In short, he was guilty of the worst crime possible in a reality show like Bigg Boss. Shakti Kapoor was deadly boring. Just like Raageswari whose only problem was that she was overtly nice, so nice that no one really wanted to watch her.
What the awaam desire is very clear — borderline psychotic personalities, beautiful wannabes and the extremely loud and violent to go at each other, shout, scream, bitch, fight and then for variety, shout, scream, bitch and fight some more. That's what they tune in for, hour after hour, day after day, month after month and year after year, where the USP is that the conflict they see is "real" (or so they are told) as opposed to the manufactured one they see in the soaps.

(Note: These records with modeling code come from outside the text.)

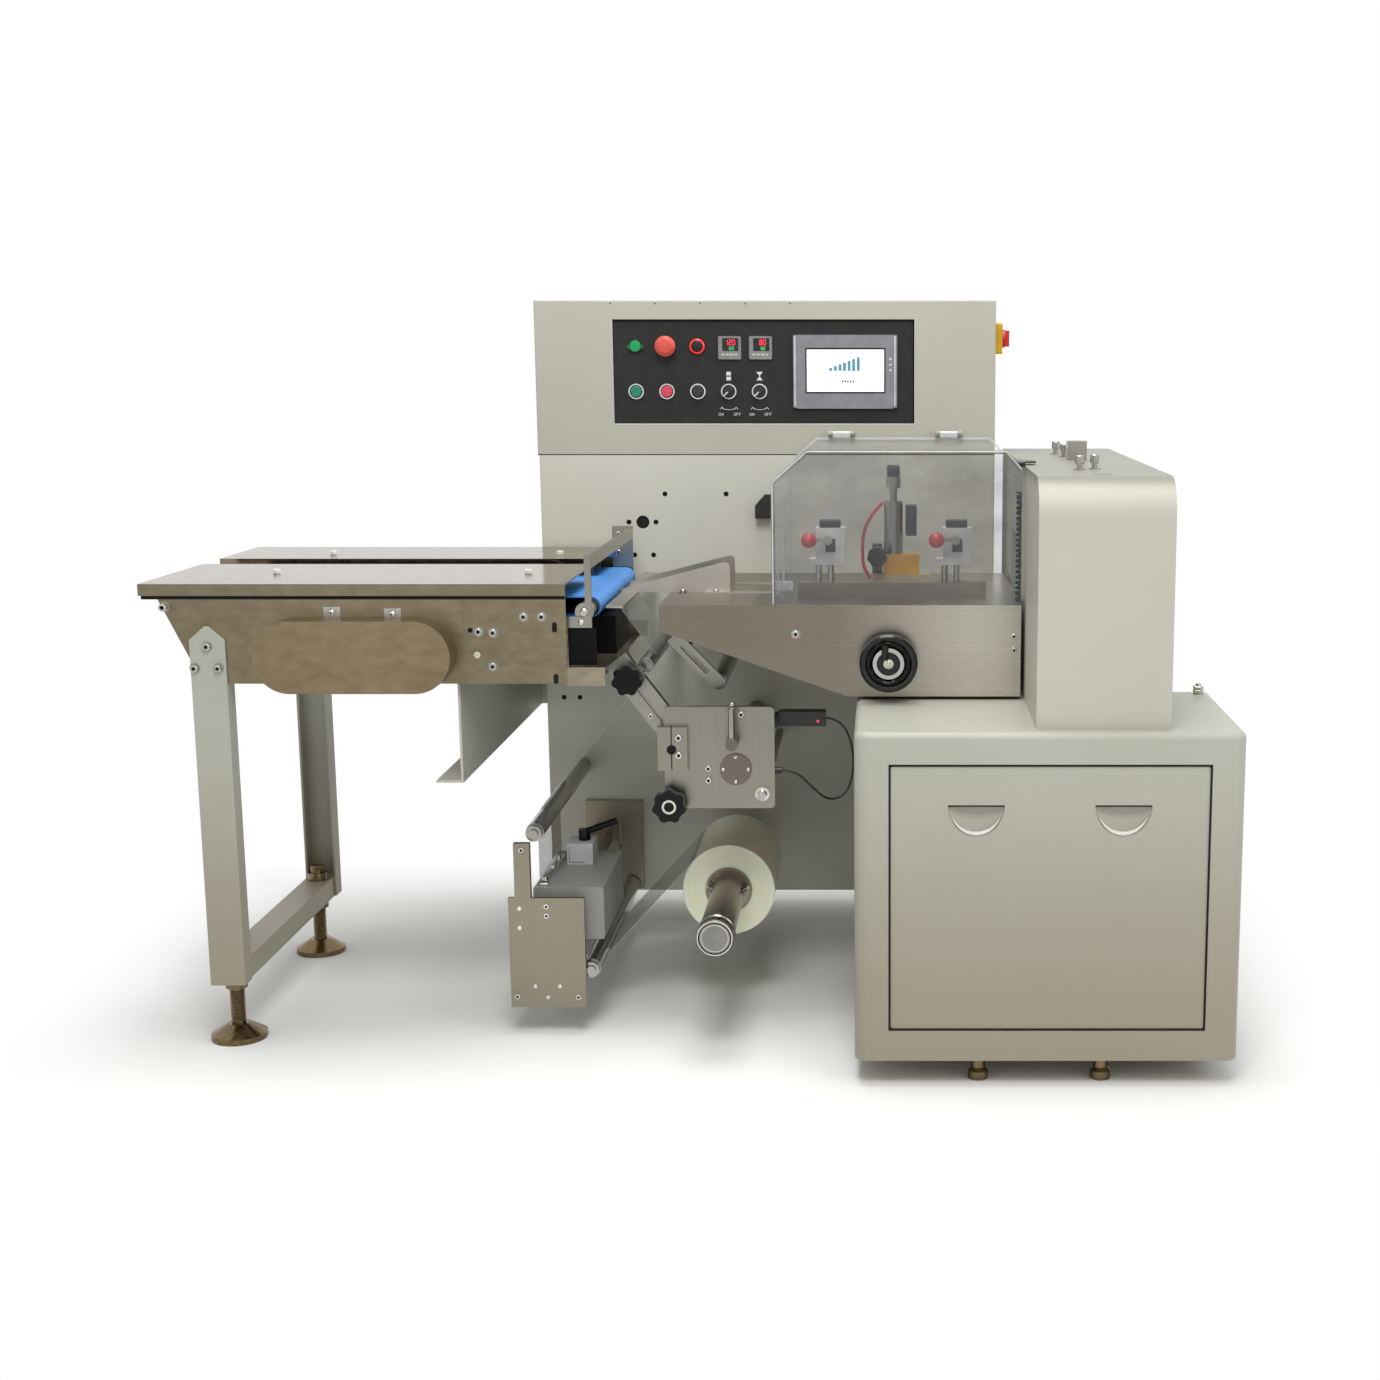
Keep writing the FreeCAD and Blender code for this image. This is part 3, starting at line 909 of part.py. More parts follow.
pieces.append(rod("shaft_cover", "disc_radius", (disc_spot[0], "carriage_front - disc_depth", disc_spot[1]), "disc_depth"))
pieces.append(rod("stud", "stud_radius", (stud_spot[0], "carriage_front - stud_length", stud_spot[1]), "stud_length"))
pieces.append(rod("lever_boss", "shaft_radius", (lever_spot[0], "carriage_front - lever_reach", lever_spot[1]), "lever_reach"))
pieces.append(rod("lever_handle", "lever_radius", (lever_spot[0], "carriage_front - lever_reach + shaft_radius", lever_spot[1]),
                  "lever_drop", "Z"))
for radius, spot in (("disc_radius - 8", disc_spot), ("stud_radius", stud_spot)):
    pieces.append(rod("cross_shaft", radius, (spot[0], "carriage_back", spot[1]), "cabinet_front - carriage_back"))
parts.append(fuse("film_carriage", *pieces))

arm_tool = block("arm_slot_tool", ("arm_slot_start", "arm_slot_start + arm_slot_length"), ("0", "arm_slot_depth"),
                 ("-arm_slot / 2", "arm_slot / 2"))
arm = slanted("slanted_arm", "arm_length", "arm_width", "arm_thickness", "arm_tilt",
              ("arm_end_x", "carriage_back", "arm_end_z"), [arm_tool])
link_tool = block("link_slot_tool", ("link_slot_start", "link_slot_start + link_slot_length"), ("0", "link_thickness"),
                  ("-link_slot / 2", "link_slot / 2"))
link = slanted("slotted_link", "link_length", "link_width", "link_thickness", "link_tilt",
               ("link_end_x", "link_y", "link_end_z"), [link_tool])
link_rod = rod("link_shaft", "stud_radius", ("link_rod_x", "link_y + link_thickness", "link_rod_z"),
               "cabinet_front - link_y - link_thickness")
parts.append(gather("roller_arms", arm, fuse("link_and_shaft", link, link_rod)))

parts.append(star_knob("arm_knob", "knob_circle + knob_lobe", ("arm_knob_x", "carriage_back - knob_height - knob_standoff",
                                                               "arm_knob_z"), "knob_standoff - seat_gap"))
parts.append(star_knob("low_knob", "knob_circle + knob_lobe + low_knob_scale",
                       ("low_knob_x", "carriage_front - knob_height - knob_standoff", "low_knob_z"),
                       "knob_standoff - seat_gap"))
roller_back = "cabinet_front - seat_gap"
arm_back = "carriage_back + arm_thickness + seat_gap"
parts.append(guide_roller("arm_roller", "arm_roller_radius", ("arm_roller_x", arm_back, "arm_roller_z"),
                          f"{roller_back} - ({arm_back})"))
link_back = "link_y + link_thickness + seat_gap"
parts.append(guide_roller("link_roller", "link_roller_radius", ("link_roller_x", link_back, "link_roller_z"),
                          f"{roller_back} - ({link_back})"))

# ---- Film reel: a shaft with a sprung core, a flange behind and the roll of film on it ----------

reel_front = "line_y - reel_end"
parts.append(turned("reel_shaft", [
    ("0", "0"), ("reel_cap - 2", "0"), ("reel_cap", "2"), ("reel_cap", "reel_cap_length * 0.55"),
    ("reel_cap - reel_groove", "reel_cap_length * 0.6"), ("reel_cap - reel_groove", "reel_cap_length * 0.7"),
    ("reel_cap", "reel_cap_length * 0.75"), ("reel_cap", "reel_cap_length"), ("reel_tube", "reel_cap_length"),
    ("reel_tube", "reel_end - film_reach"), ("core_radius", "reel_end - film_reach"),
    ("core_radius", "reel_end - film_reach + film_width"), ("flange_radius", "reel_end - film_reach + film_width"),
    ("flange_radius", "reel_end - film_reach + film_width + flange_thickness"),
    ("reel_tube", "reel_end - film_reach + film_width + flange_thickness"),
    ("reel_tube", "reel_end + cabinet_front - seat_gap"), ("0", "reel_end + cabinet_front - seat_gap")],
    ("reel_x", reel_front, "reel_z")))
roll_front = "line_y - film_reach"
parts.append(turned("film_roll", [("core_radius", "0"), ("roll_radius", "0"), ("roll_radius", "film_width"),
                                  ("core_radius", "film_width")], ("reel_x", roll_front, "reel_z")))

# ---- Date coder below the infeed, with the rollers that lead the film past it -------------------

coder_right = "coder_left + coder_plate_length"
face_back = "coder_y + coder_plate"
body_x = ("coder_body_left", "coder_body_left + coder_body_length")
mount_x = ("coder_mount_left", "coder_mount_left + coder_mount_length")
rail_x = ("coder_rail_left", "coder_rail_left + coder_rail")
rail_z = ("coder_body_bottom + coder_rail", "coder_body_bottom + 2 * coder_rail")
mount = plate("coder_mount", "XZ", [(mount_x[0], "coder_mount_bottom"), (mount_x[1], "coder_mount_bottom"),
                                    (mount_x[1], "coder_mount_top"), (mount_x[0], "coder_mount_top")],
              ("coder_mount_y", "cabinet_front"))
slot = obround("mount_slot", ("0", "0"), ("slot_length", "0"), "slot_radius", ("0", "coder_mount_plate"))
place(slot, ("coder_mount_left + coder_mount_length * 0.6", "coder_mount_y", "coder_mount_top - 93"),
      Rotation(Vector(0, 1, 0), -90))
pieces = [block("coder_face", ("coder_left", coder_right), ("coder_y", face_back), ("coder_bottom", "coder_bottom + coder_plate_height")),
          block("coder_post", ("coder_left + coder_post_left", "coder_left + coder_post_left + coder_post_width"),
                ("coder_y", "coder_y + coder_post_depth"),
                ("coder_bottom + coder_plate_height", "coder_bottom + coder_plate_height + coder_post_height")),
          block("coder_spacer", rail_x, (face_back, "coder_body_y"), rail_z),
          block("coder_bar", rail_x, ("coder_body_y + coder_body_depth", "coder_mount_y"), rail_z),
          cut("coder_back", mount, slot),
          rod("platen", "guide_radius", ("upper_x", face_back, "lower_z"), "coder_mount_y - coder_y - coder_plate")]
parts.append(gather("coder_frame", *pieces))
case = block("coder_case", body_x, ("coder_body_y", "coder_body_y + coder_body_depth"), ("coder_body_bottom", "coder_body_top"))
block_x = ("coder_body_left + coder_rail", "coder_body_left + coder_rail + block_length")
white = block("coder_block", block_x, ("coder_body_y + coder_body_depth - block_back - block_depth",
                                       "coder_body_y + coder_body_depth - block_back"),
              ("coder_body_top", "coder_body_top + block_height"))
parts.append(fuse("coder_body", rounded("coder_soft", case, "fold_radius", lambda middle, way: abs(way.y) > 0.9), white))
hub_y = "coder_body_y + coder_body_depth - block_back - block_depth / 2"
hub = rod("lever_hub", "lever_hub_radius", ("0", "0", "0"), "lever_hub_height", "Z")
handle = rod("lever_handle", "handle_radius", ("0", "0", "lever_hub_height - handle_radius"), "handle_length", "X")
handle.Placement.Rotation = Rotation(Vector(0, 1, 0), 90 - value("handle_tilt"))
parts.append(place(fuse("coder_lever", hub, handle), (f"{block_x[0]} + block_length * 0.6", hub_y,
                                                      "coder_body_top + block_height + seat_gap")))
parts.append(guide_roller("upper_roller", "guide_radius", ("upper_x", "line_y - guide_front", "upper_z"),
                          f"{roller_back} + guide_front"))
lower_front = f"{face_back} + seat_gap"
parts.append(guide_roller("lower_roller", "guide_radius", ("lower_x", lower_front, "lower_z"),
                          f"coder_mount_y - seat_gap - ({lower_front})"))

# ---- Film sensor on the carriage, with its cable ------------------------------------------------

sensor = block("sensor_case", ("sensor_left", "sensor_left + sensor_length"), ("sensor_y", "sensor_y + sensor_depth"),
               ("sensor_z - sensor_height / 2", "sensor_z + sensor_height / 2"))
holder = block("sensor_holder", (f"{right} - sensor_arm", "sensor_left"), ("carriage_back", "sensor_y + sensor_depth"),
               ("sensor_z - sensor_arm / 2", "sensor_z + sensor_arm / 2"))
gland = rod("cable_gland", "gland_radius", (right, "carriage_back - gland_radius", "gland_z"), "gland_length", "X")
parts.append(gather("film_sensor", fuse("sensor_and_holder", sensor, holder), gland))
middle_y = "sensor_y + sensor_depth / 2"
parts.append(cord("sensor_cable", "cable_radius", [
    ("sensor_left + sensor_length + seat_gap", middle_y, "sensor_z"), ("sensor_left + sensor_length + 26", middle_y, "sensor_z - 4"),
    ("sensor_left + sensor_length + 46", "sensor_y + 10", "sensor_z - 41"),
    ("sensor_left + sensor_length + 50", "sensor_y + 2", "sensor_z - 91"),
    ("sensor_left + sensor_length + 38", "sensor_y - 10", "sensor_z - 133"),
    ("sensor_left + sensor_length + 6", "sensor_y - 24", "sensor_z - 143"),
    ("sensor_left + sensor_length - 24", "sensor_y - 34", "sensor_z - 115"),
    ("sensor_left + sensor_length - 50", "carriage_back - gland_radius", "gland_z - 2"),
    (f"{right} + gland_length + seat_gap", "carriage_back - gland_radius", "gland_z")]))

# ---- Film web, from the reel round the rollers and up to the former's lip -----------------------
# Each run is the common tangent of two rollers. The side is +1 where the film has the roller on its
# left as it travels, -1 where it has it on its right.

ROUTE = (("reel_x", "reel_z", "roll_radius", 1), ("lower_x", "lower_z", "guide_radius", -1),
         ("upper_x", "lower_z", "guide_radius", -1), ("upper_x", "upper_z", "guide_radius", -1),
         ("arm_roller_x", "arm_roller_z", "arm_roller_radius", 1),
         ("lip_left + film_gap", "bed_top - lip_drop", "film_gap", -1))
runs = []
for (x, z, radius, side), (next_x, next_z, next_radius, next_side) in zip(ROUTE, ROUTE[1:]):
    here, there = Vector(value(x), 0, value(z)), Vector(value(next_x), 0, value(next_z))
    clear = value("film_gap") + value("film_thickness") / 2
    offset, next_offset = side * (value(radius) + clear), next_side * (value(next_radius) + clear)
    line = there - here
    heading = math.atan2(line.z, line.x) - math.asin((next_offset - offset) / line.Length)
    normal = Vector(-math.sin(heading), 0, math.cos(heading))
    start, end = here - normal * offset, there - normal * next_offset
    run = doc.addObject("Part::Box", "film_run")
    run.Length = (end - start).Length
    bind(run, "Width", "film_width")
    bind(run, "Height", "film_thickness")
    run.Placement.Rotation = Rotation(Vector(0, 1, 0), -math.degrees(heading))
    run.Placement.Base = start - normal * (value("film_thickness") / 2) + Vector(0, value(roll_front), 0)
    runs.append(run)
parts.append(gather("film_web", *runs))

# ---- Check and write every piece ----------------------------------------------------------------

doc.recompute()
for thing in doc.Objects:
    if {"Invalid", "Error"} & set(thing.State):
        raise RuntimeError(f"{thing.Label}: {thing.State}")
os.makedirs("parts", exist_ok=True)
for piece in parts:
    if piece.Shape.isNull() or not piece.Shape.isValid():
        raise RuntimeError(f"{piece.Label} has no valid shape")
    piece.Shape.exportStep(f"parts/{piece.Label}.step")
print(f"{len(parts)} pieces written")
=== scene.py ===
import math

import bpy
import numpy as np
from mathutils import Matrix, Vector


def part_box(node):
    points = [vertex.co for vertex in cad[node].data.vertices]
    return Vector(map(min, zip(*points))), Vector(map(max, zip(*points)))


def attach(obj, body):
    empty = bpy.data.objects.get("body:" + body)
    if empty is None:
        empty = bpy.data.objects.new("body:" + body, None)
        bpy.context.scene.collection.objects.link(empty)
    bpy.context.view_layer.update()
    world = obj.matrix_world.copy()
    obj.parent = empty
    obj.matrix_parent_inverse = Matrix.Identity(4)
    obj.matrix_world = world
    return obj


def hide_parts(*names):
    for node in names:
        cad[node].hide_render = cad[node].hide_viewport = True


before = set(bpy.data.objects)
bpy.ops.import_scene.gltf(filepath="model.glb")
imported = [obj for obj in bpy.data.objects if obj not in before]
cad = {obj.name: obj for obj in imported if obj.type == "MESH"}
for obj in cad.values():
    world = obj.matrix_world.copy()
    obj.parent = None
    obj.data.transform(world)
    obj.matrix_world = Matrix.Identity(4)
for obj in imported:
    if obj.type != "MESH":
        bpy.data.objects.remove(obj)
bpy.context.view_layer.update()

# ---- Cabinets, jaw cover, leg and bracket -------------------------------------------------------
# Folded mild steel sheet, welded at the corners and powder coated in one warm grey. The tapped
# holes and the screws on top of the jaw cover are left as bare steel.


def linear(code):
    """The linear colour of an sRGB hex code: each channel over 255, then the sRGB curve undone."""
    channels = np.array([int(code[i:i + 2], 16) for i in (1, 3, 5)]) / 255
    curved = np.where(channels <= 0.04045, channels / 12.92, ((channels + 0.055) / 1.055) ** 2.4)
    return (*curved.tolist(), 1.0)


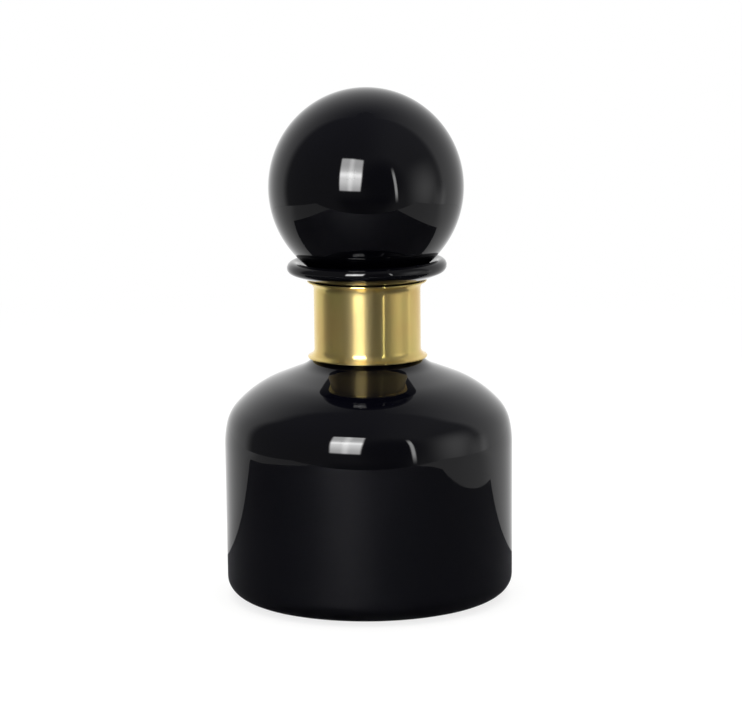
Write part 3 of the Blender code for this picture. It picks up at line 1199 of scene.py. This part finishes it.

What I find fascinating in all this is not what Bigg Boss says about the celebrities inside the house but more about what it says about us non-celebrities outside, how deep within, we are every bit as bloodthirsty as the ancient Romans who would throng the Coliseum to watch men and beasts fight each other for survival. Since the law, as it exists, does not allow us to watch death-matches anymore, modern man has devised the closed-door attrition-based reality show in its place. Unlike quiz and talent competitions or running-through-crazy-contraptions shows, here one cannot even pretend that it's about appreciating "talent". The contestants have a simple brief — distinguish oneself from their housemates by being even more ferocious, outrageous and devious than the rest, all so that us, the viewers who provide the eyeballs for the advertisements, can be, to paraphrase Maximus of Gladiator, "be entertained".
Am I ashamed by the realisation that, deep inside, I am so un-evolved that I take pleasure in human conflict?
I am.
Am I going to stop watching?
Definitely not.
Because, as Bullah said so beautifully in the Citizen Kane of our times, the great movie Gunda: "Mazaa aata hai. Jab insaan paison ke liye kutton ki tarah ladta hai to mujhe bahot maza aata haaaaaaaain."